Mit Kanzlisten gegen Kanzlisten denken
von Philip Manow1914 schrieb Franz Kafka die Erzählung Vor dem Gesetz, das einzige zu Lebzeiten (1915) veröffentlichte Fragment des Proceß-Romans. Die bekannte Legende, Teil der einleitenden Schriften in das Gesetz, wie uns Kafka versichert, handelt von dem »Mann vom Lande« und vom Türhüter, der ihm den Eintritt in das Gesetz verwehrt: »Wenn es dich so lockt, versuche es doch trotz meines Verbots hineinzugehen.
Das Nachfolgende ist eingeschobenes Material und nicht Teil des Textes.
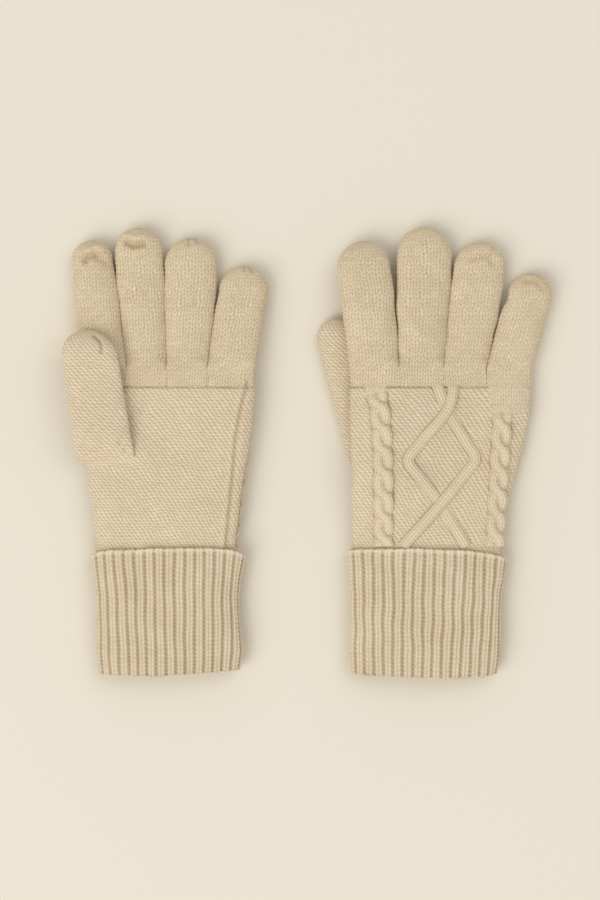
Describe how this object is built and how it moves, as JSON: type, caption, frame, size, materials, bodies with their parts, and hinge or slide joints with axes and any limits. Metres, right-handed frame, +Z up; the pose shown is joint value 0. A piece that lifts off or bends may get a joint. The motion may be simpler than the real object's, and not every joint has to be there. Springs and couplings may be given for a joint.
{
  "type": "pair of gloves",
  "caption": "Pair of sand-coloured wool gloves with full fingers, raised cables on the back and turned-up ribbed cuffs, laid flat.",
  "frame": {"origin": "middle of the bottom of the pair's bounding box, on the table", "axes": "+X across the pair from the left glove to the right one, +Y from the cuffs to the fingertips, +Z up from the table"},
  "size_m": [0.2732, 0.252, 0.0257],
  "materials": {
    "plain_knit": "matt wool, plain knitting",
    "purl_knit": "matt wool, purl side out",
    "rib_knit": "matt wool, one by one rib",
    "trim_yarn": "matt wool yarn"
  },
  "bodies": {
    "left_hand": {"left_palm_panel": "purl_knit", "left_back_panel": "purl_knit", "left_knuckle_band": "plain_knit", "left_index_finger_base": "plain_knit", "left_thumb_join": "trim_yarn", "left_cuff_leg": "rib_knit", "left_thumb_side_rope_cable": "plain_knit", "left_little_side_rope_cable": "plain_knit", "left_diamond_thumb_side_cord": "plain_knit", "left_diamond_little_side_cord": "plain_knit"},
    "left_index": {"left_index_finger": "plain_knit", "left_index_tip_yarn": "trim_yarn"},
    "left_middle": {"left_middle_finger": "plain_knit", "left_middle_tip_yarn": "trim_yarn"},
    "left_ring": {"left_ring_finger": "plain_knit", "left_ring_tip_yarn": "trim_yarn"},
    "left_little": {"left_little_finger": "plain_knit", "left_little_tip_yarn": "trim_yarn"},
    "left_thumb": {"left_thumb": "purl_knit", "left_thumb_tip_yarn": "trim_yarn"},
    "left_turn_up": {"left_cuff_turn_up": "rib_knit", "left_cuff_cast_off_edge": "trim_yarn"},
    "right_hand": {"right_palm_panel": "purl_knit", "right_back_panel": "purl_knit", "right_knuckle_band": "plain_knit", "right_index_finger_base": "plain_knit", "right_thumb_join": "trim_yarn", "right_cuff_leg": "rib_knit", "right_thumb_side_rope_cable": "plain_knit", "right_little_side_rope_cable": "plain_knit", "right_diamond_thumb_side_cord": "plain_knit", "right_diamond_little_side_cord": "plain_knit"},
    "right_index": {"right_index_finger": "plain_knit", "right_index_tip_yarn": "trim_yarn"},
    "right_middle": {"right_middle_finger": "plain_knit", "right_middle_tip_yarn": "trim_yarn"},
    "right_ring": {"right_ring_finger": "plain_knit", "right_ring_tip_yarn": "trim_yarn"},
    "right_little": {"right_little_finger": "plain_knit", "right_little_tip_yarn": "trim_yarn"},
    "right_thumb": {"right_thumb": "purl_knit", "right_thumb_tip_yarn": "trim_yarn"},
    "right_turn_up": {"right_cuff_turn_up": "rib_knit", "right_cuff_cast_off_edge": "trim_yarn"}
  },
  "joints": [
    {"name": "left_index_bend", "type": "hinge", "parent": "left_hand", "child": "left_index", "pos_m": [-0.11462, 0.0701, 0.01517], "axis": [1, 0, 0], "range_deg": [0, 90]},
    {"name": "left_middle_bend", "type": "hinge", "parent": "left_hand", "child": "left_middle", "pos_m": [-0.09037, 0.0461, 0.01689], "axis": [1, 0, 0], "range_deg": [0, 90]},
    {"name": "left_ring_bend", "type": "hinge", "parent": "left_hand", "child": "left_ring", "pos_m": [-0.06807, 0.0461, 0.01689], "axis": [1, 0, 0], "range_deg": [0, 90]},
    {"name": "left_little_bend", "type": "hinge", "parent": "left_hand", "child": "left_little", "pos_m": [-0.04317, 0.0461, 0.01689], "axis": [1, 0, 0], "range_deg": [0, 90]},
    {"name": "left_thumb_open", "type": "hinge", "parent": "left_hand", "child": "left_thumb", "pos_m": [-0.11287, -0.00355, 0.0258], "axis": [1, 0, 0], "range_deg": [0, 90]},
    {"name": "left_turn_up_unroll", "type": "slide", "parent": "left_hand", "child": "left_turn_up", "axis": [0, -1, 0], "range_m": [0, 0.062]},
    {"name": "right_index_bend", "type": "hinge", "parent": "right_hand", "child": "right_index", "pos_m": [0.03658, 0.0769, 0.00748], "axis": [-1, 0, 0], "range_deg": [0, 90]},
    {"name": "right_middle_bend", "type": "hinge", "parent": "right_hand", "child": "right_middle", "pos_m": [0.06298, 0.0461, 0.00238], "axis": [-1, 0, 0], "range_deg": [0, 90]},
    {"name": "right_ring_bend", "type": "hinge", "parent": "right_hand", "child": "right_ring", "pos_m": [0.08738, 0.0461, 0.0003], "axis": [-1, 0, 0], "range_deg": [0, 90]},
    {"name": "right_little_bend", "type": "hinge", "parent": "right_hand", "child": "right_little", "pos_m": [0.11238, 0.0461, 0.0003], "axis": [-1, 0, 0], "range_deg": [0, 90]},
    {"name": "right_thumb_open", "type": "hinge", "parent": "right_hand", "child": "right_thumb", "pos_m": [0.03783, -0.00505, 0], "axis": [-1, 0, 0], "range_deg": [0, 90]},
    {"name": "right_turn_up_unroll", "type": "slide", "parent": "right_hand", "child": "right_turn_up", "axis": [0, -1, 0], "range_m": [0, 0.062]},
    {"name": "right_glove_lift", "type": "slide", "parent": "left_hand", "child": "right_hand", "axis": [0, 0, 1], "range_m": [0, 0.15]}
  ]
}
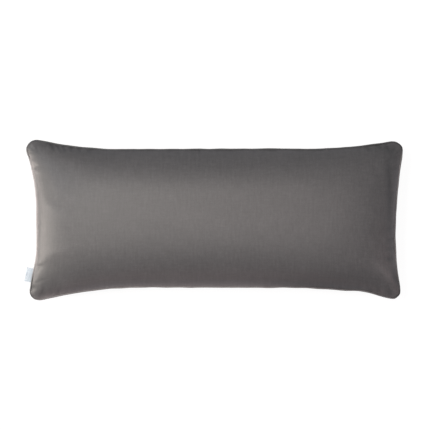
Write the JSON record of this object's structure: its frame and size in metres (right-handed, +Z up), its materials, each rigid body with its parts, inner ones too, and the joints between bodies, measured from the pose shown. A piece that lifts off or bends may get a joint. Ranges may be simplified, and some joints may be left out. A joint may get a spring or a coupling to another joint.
{
  "type": "body pillow",
  "caption": "Long rectangular body pillow in dark grey velvet, softly crowned with drawn-in sides, piped round its seam, with a small folded label sewn into one end.",
  "frame": {"origin": "middle of the flat patch of the underside that the pillow rests on", "axes": "+Z up, out of the front panel; +X along the pillow's length, away from the end with the label; +Y across it"},
  "size_m": [1.2003, 0.5105, 0.1876],
  "materials": {
    "velvet": "short-pile velvet, dark warm grey, with a fine upright grain",
    "ribbon": "satin ribbon, pale blue-white, bare"
  },
  "bodies": {
    "root": {"filled_cover": "velvet", "piping": "velvet", "side_label": "ribbon"}
  },
  "joints": []
}
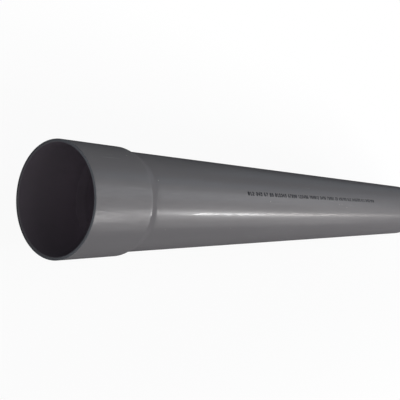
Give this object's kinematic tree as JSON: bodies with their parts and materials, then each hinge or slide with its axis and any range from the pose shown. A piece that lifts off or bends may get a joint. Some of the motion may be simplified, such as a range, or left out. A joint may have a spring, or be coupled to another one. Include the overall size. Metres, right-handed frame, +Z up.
{
  "type": "pvc electrical conduit",
  "caption": "Straight grey PVC duct pipe for electric cable, with a solvent-weld socket formed on one end and a chamfered plain end.",
  "frame": {"origin": "under the middle of the pipe's length, at the lowest point of the socket", "axes": "+X along the pipe's axis from the socket to the plain end, +Z up"},
  "size_m": [1, 0.117, 0.1172],
  "materials": {
    "pvc": "satin"
  },
  "bodies": {
    "root": {"conduit": "pvc"}
  },
  "joints": []
}
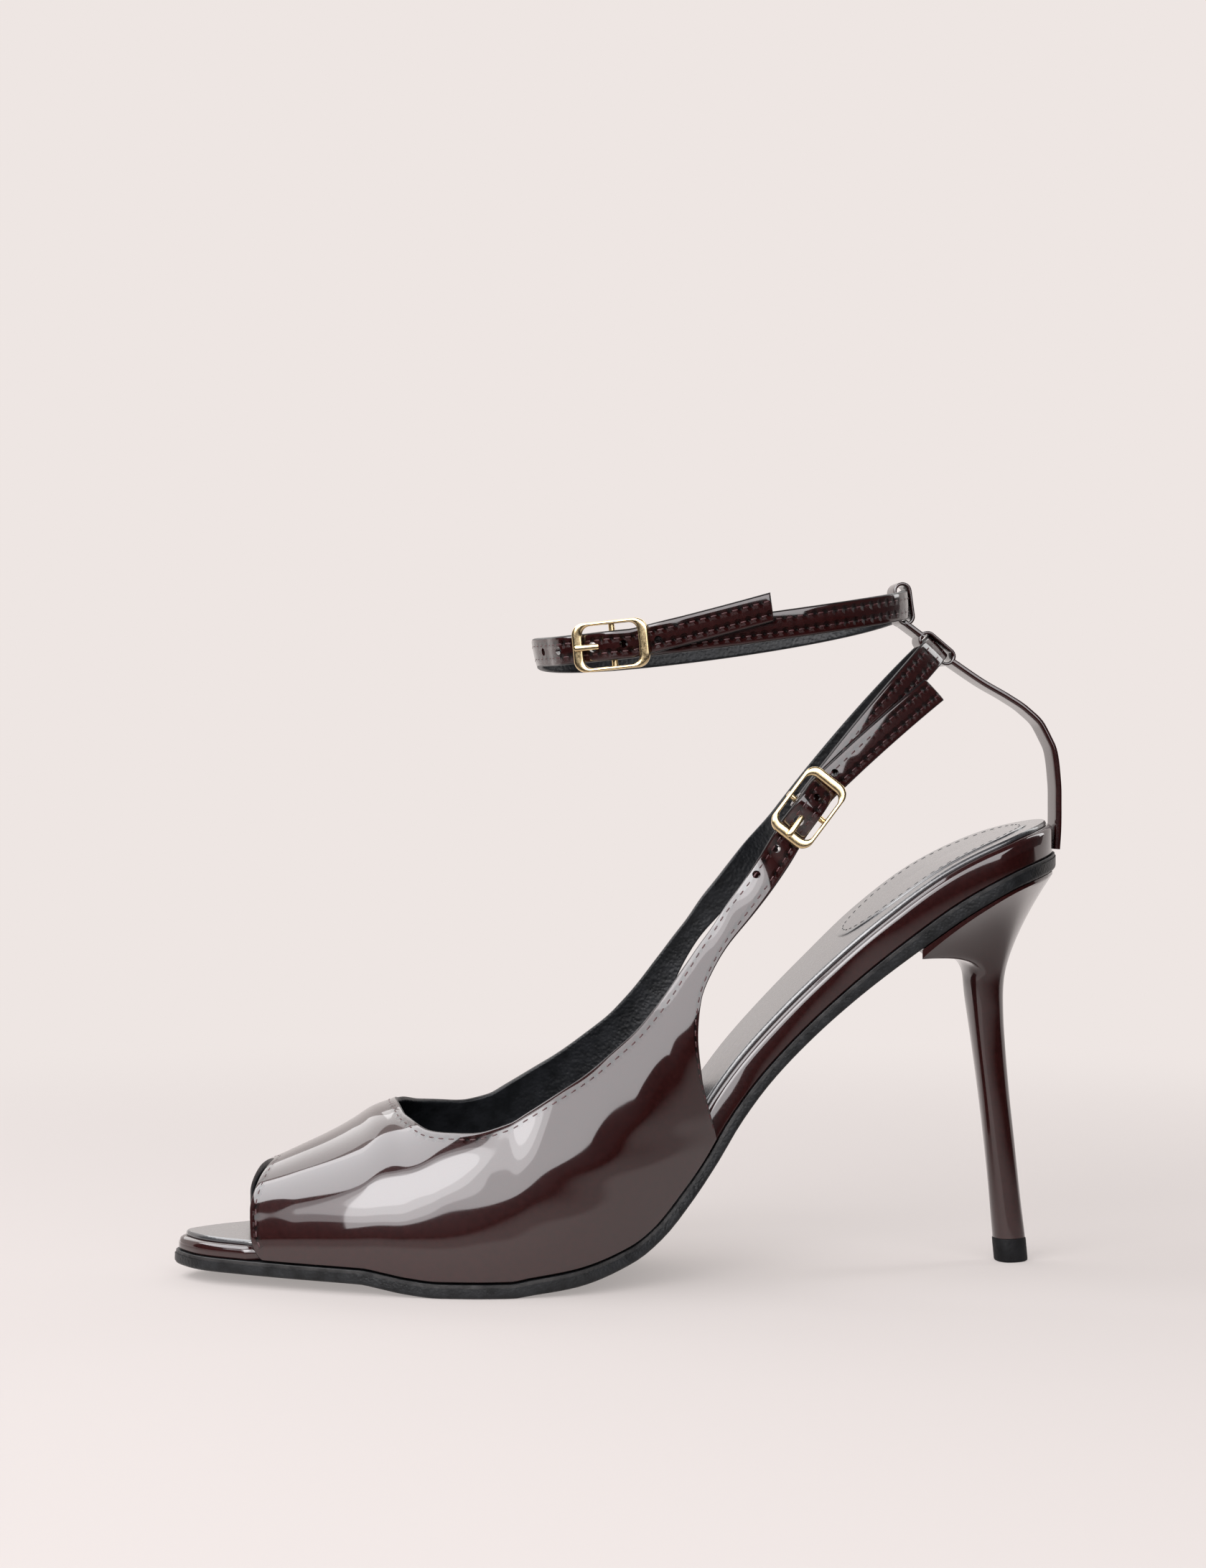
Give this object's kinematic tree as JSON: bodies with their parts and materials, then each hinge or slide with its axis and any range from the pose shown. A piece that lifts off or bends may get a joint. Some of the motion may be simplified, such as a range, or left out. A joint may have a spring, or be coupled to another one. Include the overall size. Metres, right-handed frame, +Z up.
{
  "type": "ankle strap heel",
  "caption": "Left open toe slingback heel in patent leather, with a buckled ankle strap, a buckled sling strap and a tall thin heel.",
  "frame": {"origin": "on the floor under the ball, in the flat spot of the sole", "axes": "+X from toe to heel, +Y to the inner side of the foot, +Z up"},
  "size_m": [0.2198, 0.0721, 0.1697],
  "materials": {
    "patent": "oxblood patent leather, high gloss",
    "sock": "grey grained lining",
    "outsole": "satin black",
    "top_piece": "matt black",
    "gold": "polished pale gold"
  },
  "bodies": {
    "root": {"outsole": "outsole", "insole": "patent", "sock": "sock", "heel": "patent", "top_piece": "top_piece", "upper": "patent", "back_strap": "patent", "ankle_strap": "patent", "sling_buckle": "gold", "sling_prong": "gold", "ankle_buckle": "gold", "ankle_prong": "gold"}
  },
  "joints": []
}
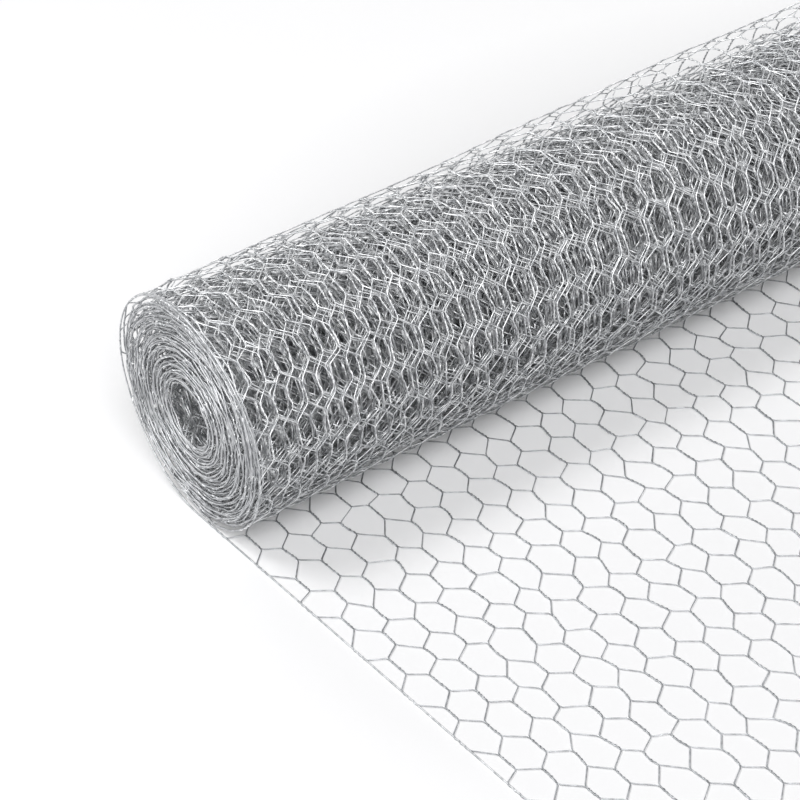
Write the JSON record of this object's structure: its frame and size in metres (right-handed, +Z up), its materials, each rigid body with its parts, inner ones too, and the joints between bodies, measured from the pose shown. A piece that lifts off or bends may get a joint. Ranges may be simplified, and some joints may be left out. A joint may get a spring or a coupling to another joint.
{
  "type": "chicken wire roll",
  "caption": "Roll of galvanised hexagonal wire netting lying on its side, with its free end unrolled flat on the floor.",
  "frame": {"origin": "centre of the footprint, on the floor that the tail and the roll lie on", "axes": "+X along the axis of the roll, from its near end to its far end; the unrolled tail lies towards -Y; +Z up"},
  "size_m": [0.9, 0.6252, 0.1882],
  "materials": {
    "galvanised_netting": "satin galvanised",
    "galvanised_edge_wire": "satin galvanised"
  },
  "bodies": {
    "root": {"netting_roll": "galvanised_netting", "netting_tail_1": "galvanised_netting", "netting_tail_2": "galvanised_netting", "netting_tail_3": "galvanised_netting", "netting_tail_4": "galvanised_netting", "edge_wire_near": "galvanised_edge_wire", "edge_wire_far": "galvanised_edge_wire"}
  },
  "joints": []
}
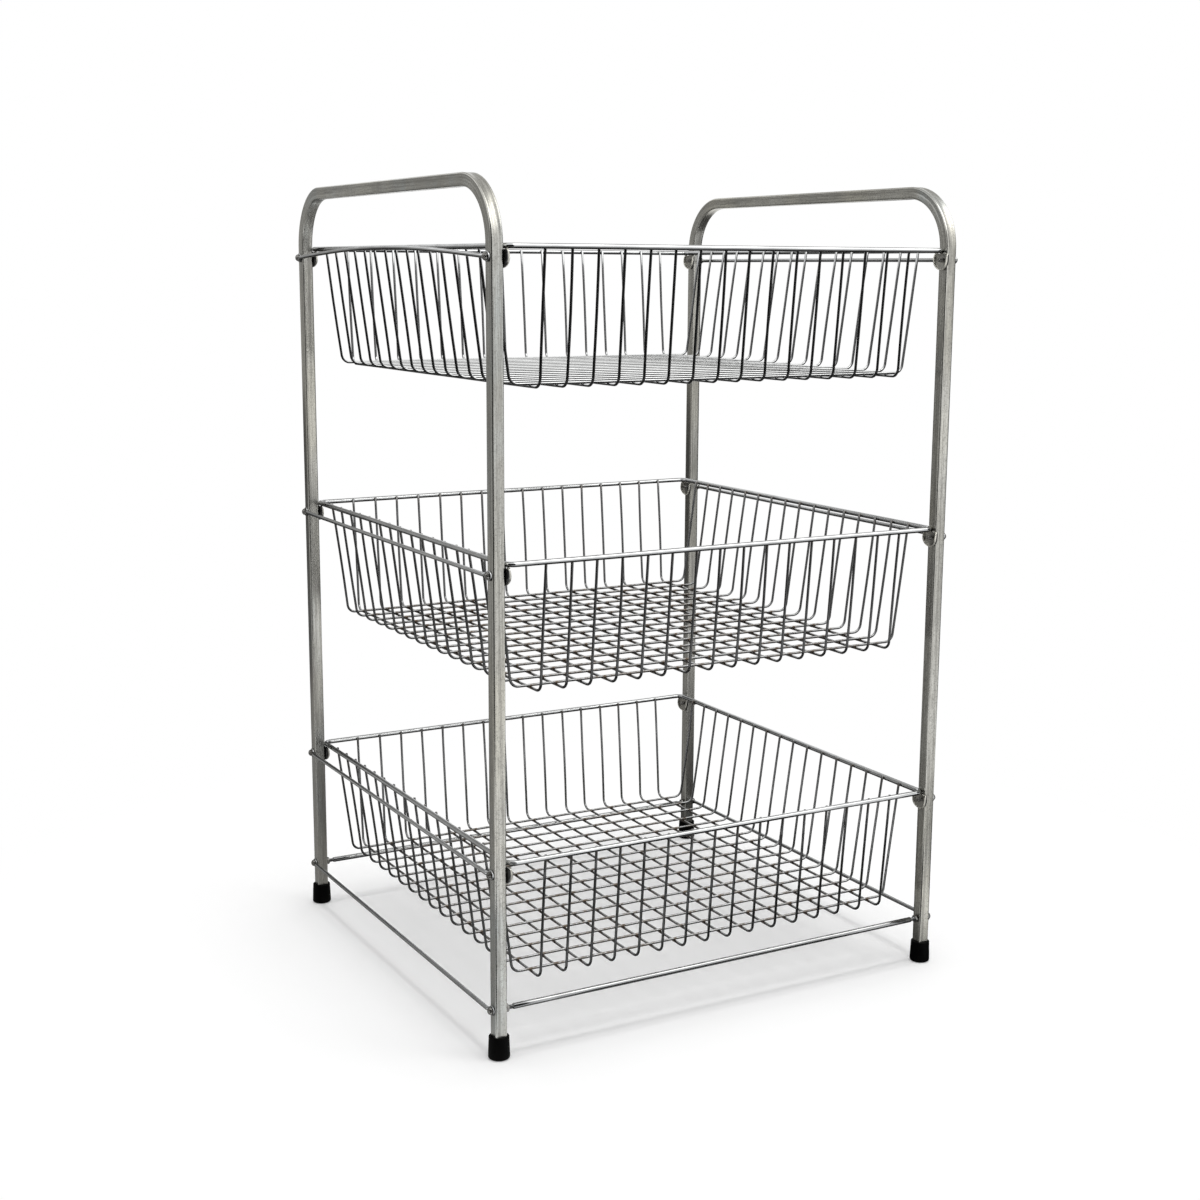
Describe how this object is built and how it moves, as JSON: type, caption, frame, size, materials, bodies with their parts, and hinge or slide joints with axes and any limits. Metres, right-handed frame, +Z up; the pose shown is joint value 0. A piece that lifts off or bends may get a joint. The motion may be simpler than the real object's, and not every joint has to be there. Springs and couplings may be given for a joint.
{
  "type": "tiered vegetable rack",
  "caption": "Free-standing storage rack: open welded-wire baskets stacked between two bent square-tube side frames whose tops are carrying handles.",
  "frame": {"origin": "on the floor, under the middle of the rack", "axes": "+Z up, +X to the rack's right, across the baskets from one side frame to the other, -Y to its front"},
  "size_m": [0.517, 0.4876, 0.8],
  "materials": {
    "satin_steel": "satin zinc-plated tube, fine grain along its length",
    "plated_wire": "bright drawn and plated wire",
    "bright_fastener": "polished plating",
    "black_rubber": "matt moulded rubber"
  },
  "bodies": {
    "root": {"side_frame_left": "satin_steel", "side_frame_right": "satin_steel", "foot_front_left": "black_rubber", "foot_front_right": "black_rubber", "foot_rear_left": "black_rubber", "foot_rear_right": "black_rubber", "basket_rim_lower": "plated_wire", "basket_wires_lower": "plated_wire", "basket_lug_lower_front_left": "plated_wire", "basket_lug_lower_front_right": "plated_wire", "basket_lug_lower_rear_left": "plated_wire", "basket_lug_lower_rear_right": "plated_wire", "basket_rim_middle": "plated_wire", "basket_wires_middle": "plated_wire", "basket_lug_middle_front_left": "plated_wire", "basket_lug_middle_front_right": "plated_wire", "basket_lug_middle_rear_left": "plated_wire", "basket_lug_middle_rear_right": "plated_wire", "basket_rim_top": "plated_wire", "basket_wires_top": "plated_wire", "basket_lug_top_front_left": "plated_wire", "basket_lug_top_front_right": "plated_wire", "basket_lug_top_rear_left": "plated_wire", "basket_lug_top_rear_right": "plated_wire", "side_rod_lower_left": "plated_wire", "side_rod_lower_right": "plated_wire", "side_rod_middle_left": "plated_wire", "side_rod_middle_right": "plated_wire", "side_rod_top_left": "plated_wire", "side_rod_top_right": "plated_wire", "side_bar_left": "plated_wire", "side_bar_right": "plated_wire", "tie_rod_front": "plated_wire", "tie_rod_rear": "plated_wire", "bolt_lower_front_left": "bright_fastener", "bolt_lower_front_right": "bright_fastener", "bolt_lower_rear_left": "bright_fastener", "bolt_lower_rear_right": "bright_fastener", "bolt_middle_front_left": "bright_fastener", "bolt_middle_front_right": "bright_fastener", "bolt_middle_rear_left": "bright_fastener", "bolt_middle_rear_right": "bright_fastener", "bolt_top_front_left": "bright_fastener", "bolt_top_front_right": "bright_fastener", "bolt_top_rear_left": "bright_fastener", "bolt_top_rear_right": "bright_fastener", "cap_nut_front_left": "bright_fastener", "cap_nut_front_right": "bright_fastener", "cap_nut_rear_left": "bright_fastener", "cap_nut_rear_right": "bright_fastener", "lock_nut_front_left": "bright_fastener", "lock_nut_front_right": "bright_fastener", "lock_nut_rear_left": "bright_fastener", "lock_nut_rear_right": "bright_fastener"}
  },
  "joints": []
}
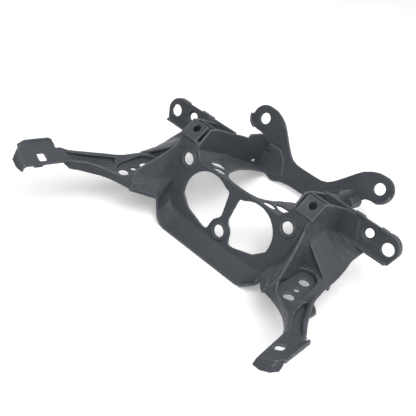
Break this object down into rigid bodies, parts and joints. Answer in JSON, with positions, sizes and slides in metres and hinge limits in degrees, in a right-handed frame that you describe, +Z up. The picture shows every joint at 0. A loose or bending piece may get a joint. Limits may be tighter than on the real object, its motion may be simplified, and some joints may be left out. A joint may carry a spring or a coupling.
{
  "type": "motorcycle fairing stay",
  "caption": "Moulded motorcycle fairing stay with an instrument plate, mirror flanges, cowl tabs, a rear cross bracket and two forward arms ending in hook plates.",
  "frame": {"origin": "centre of the bounding box's bottom face, on the surface that the stay lies on", "axes": "+X along the stay's width towards its right mirror flange, +Y to the rear bracket, +Z up from the surface"},
  "size_m": [0.3336, 0.2948, 0.0915],
  "materials": {
    "moulded_black": "matte"
  },
  "bodies": {
    "root": {"stay_body": "moulded_black"}
  },
  "joints": []
}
Merke aber: Ich bin mächtig. Und ich bin nur der unterste Türhüter. Von Saal zu Saal stehn aber Türhüter, einer mächtiger als der andere. Schon den Anblick des Dritten kann nicht einmal ich mehr ertragen.«
In seiner 1914 veröffentlichten Habilitationsschrift Der Wert des Staates und die Bedeutung des Einzelnen schreibt Carl Schmitt: »Kein Gesetz kann sich selbst vollstrecken, es sind immer nur Menschen, die zu Hütern der Gesetze aufgestellt werden können, und wer selbst den Hütern nicht traut, dem hilft es nichts, ihnen wieder neue Hüter zu geben.«1 Sollte der Doktor der Rechte Franz Kafka, der 1906 an der Prager Universität promoviert wurde, auch später noch gelegentlich in der rechtswissenschaftlichen Bibliothek der Universität oder der Lese- und Redehalle deutscher Studenten vorbeigeschaut haben? Ein juristisches Buch mit diesem Titel – zumal von einem Autor, der zwei Jahre zuvor ein Buch mit dem Titel Gesetz und Urteil veröffentlicht hatte – hätte sicherlich Kafkas Neugierde geweckt, zumal er gerade am Proceß-Roman saß.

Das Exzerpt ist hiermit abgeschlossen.